Investors can buy the units of Edelweiss Large and Mid Cap that has delivered stable returns over the long run. With large and mid-cap indices scaling new highs on the hopes of economic recovery, investors can add this fund, which gives the right mix of stable large-caps and growth-oriented mid-caps, to their portfolio.

Given that currently, equity markets hover at new highs, investors can take the systematic investment plan (SIP) route to mitigate risks from market correction and choppiness with a minimum holding period of five years.

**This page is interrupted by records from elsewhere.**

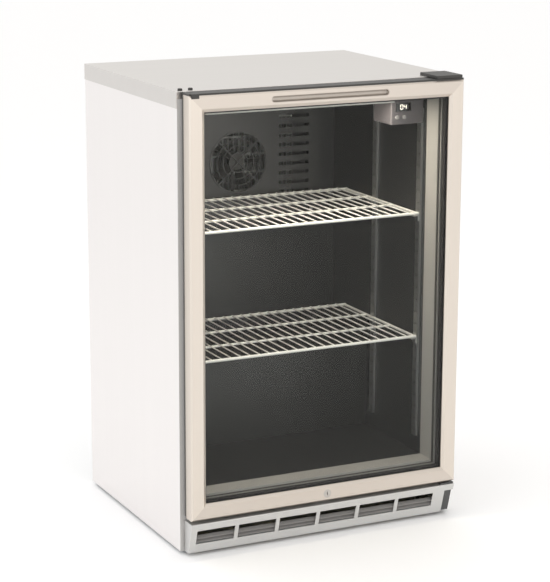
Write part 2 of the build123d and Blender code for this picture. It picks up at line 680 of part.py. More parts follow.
# ---------------------------------------------------------------- machine bay
def make_compressor():
    z0 = PAN_TOP_Z
    top, low = z0 + COMP_H, z0 + COMP_LOW
    body = rod_z(COMP_X, COMP_Y, low, top, COMP_R)
    body = fillet(body.edges().filter_by_position(Axis.Z, top - 1, top + 1), COMP_ROUNDS[0])
    body = fillet(body.edges().filter_by_position(Axis.Z, low - 1, low + 1), COMP_ROUNDS[1])
    seam_z = z0 + COMP_SEAM[0]
    body += rod_z(COMP_X, COMP_Y, seam_z, seam_z + COMP_SEAM[1], COMP_R + COMP_SEAM[2])
    plate_z = z0 + COMP_MOUNT_H + COMP_PLATE[2] / 2
    body += Pos(COMP_X, COMP_Y, plate_z) * Box(*COMP_PLATE)
    socket_z = z0 + COMP_MOUNT_H + 1
    return body + rod_z(COMP_X, COMP_Y, socket_z, socket_z + COMP_SOCKET[1], COMP_SOCKET[0])


def make_compressor_feet():
    reach_x, reach_y = COMP_MOUNT
    places = [(COMP_X + side * reach_x, COMP_Y + end * reach_y) for side in (-1, 1) for end in (-1, 1)]
    return group(rod_z(x, y, PAN_TOP_Z, PAN_TOP_Z + COMP_MOUNT_H, COMP_MOUNT_R) for x, y in places)


def make_condenser_coil():
    return fin_coil(COND_X0, COND_X1, COND_Y, SHROUD_Y, COND_LOW, COND_HIGH, 20, 6)


def make_condenser_shroud():
    y0 = SHROUD_Y
    clear, wall, deep = SHROUD_RING
    radius = COND_FAN_R + clear
    plate = block(COND_X0, COND_X1, y0, y0 + SHROUD_T, PAN_TOP_Z, COND_HIGH)
    ring = rod_y(COND_X, y0, y0 + deep, COND_Z, radius + wall)
    return plate + ring - rod_y(COND_X, y0 - 1, y0 + deep + 1, COND_Z, radius)


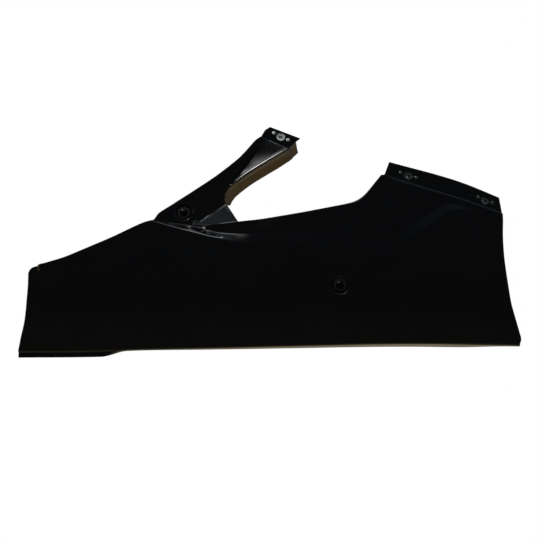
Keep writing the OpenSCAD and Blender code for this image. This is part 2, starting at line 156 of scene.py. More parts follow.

As a fund category, the large and mid-cap combination has outperformed pure large-caps while exhibiting low volatility majority of times.

Edelweiss Large and Mid Cap has clocked 15.5 per cent returns over the past five-year period, outperforming the large and mid-cap category average return of 15 per cent while under-performing its benchmark index’s (Nifty Large Midcap 250 TRI) return of 17.4 per cent.

Over the past one and three-year time frames also the fund has delivered 65.5 per cent and 15.4 per cent returns respectively, outpacing the category average gains of 63.8 per cent and 13.45 per cent correspondingly. The fund remains in the first and second quartile of funds in the large and mid-cap category. Over the past one and three-year periods, the scheme has delivered slightly higher returns than peer funds, namely Canara Robeco Emerging Equities and Invesco India Growth Opportunities.

The fund has a tendency to deviate from the benchmark, which may lead to temporary under-performance.


Portfolio and strategy

Edelweiss Large and Mid Cap selects quality businesses that it thinks will stay strong or recover quickly from market and economic shocks. The fund avoids businesses run by weak management and those that do not have earnings or growth visibility. It maintains a certain degree of portfolio liquidity so as to glide through market fluctuations and redemption pressures. It holds about 65 stocks in its portfolio.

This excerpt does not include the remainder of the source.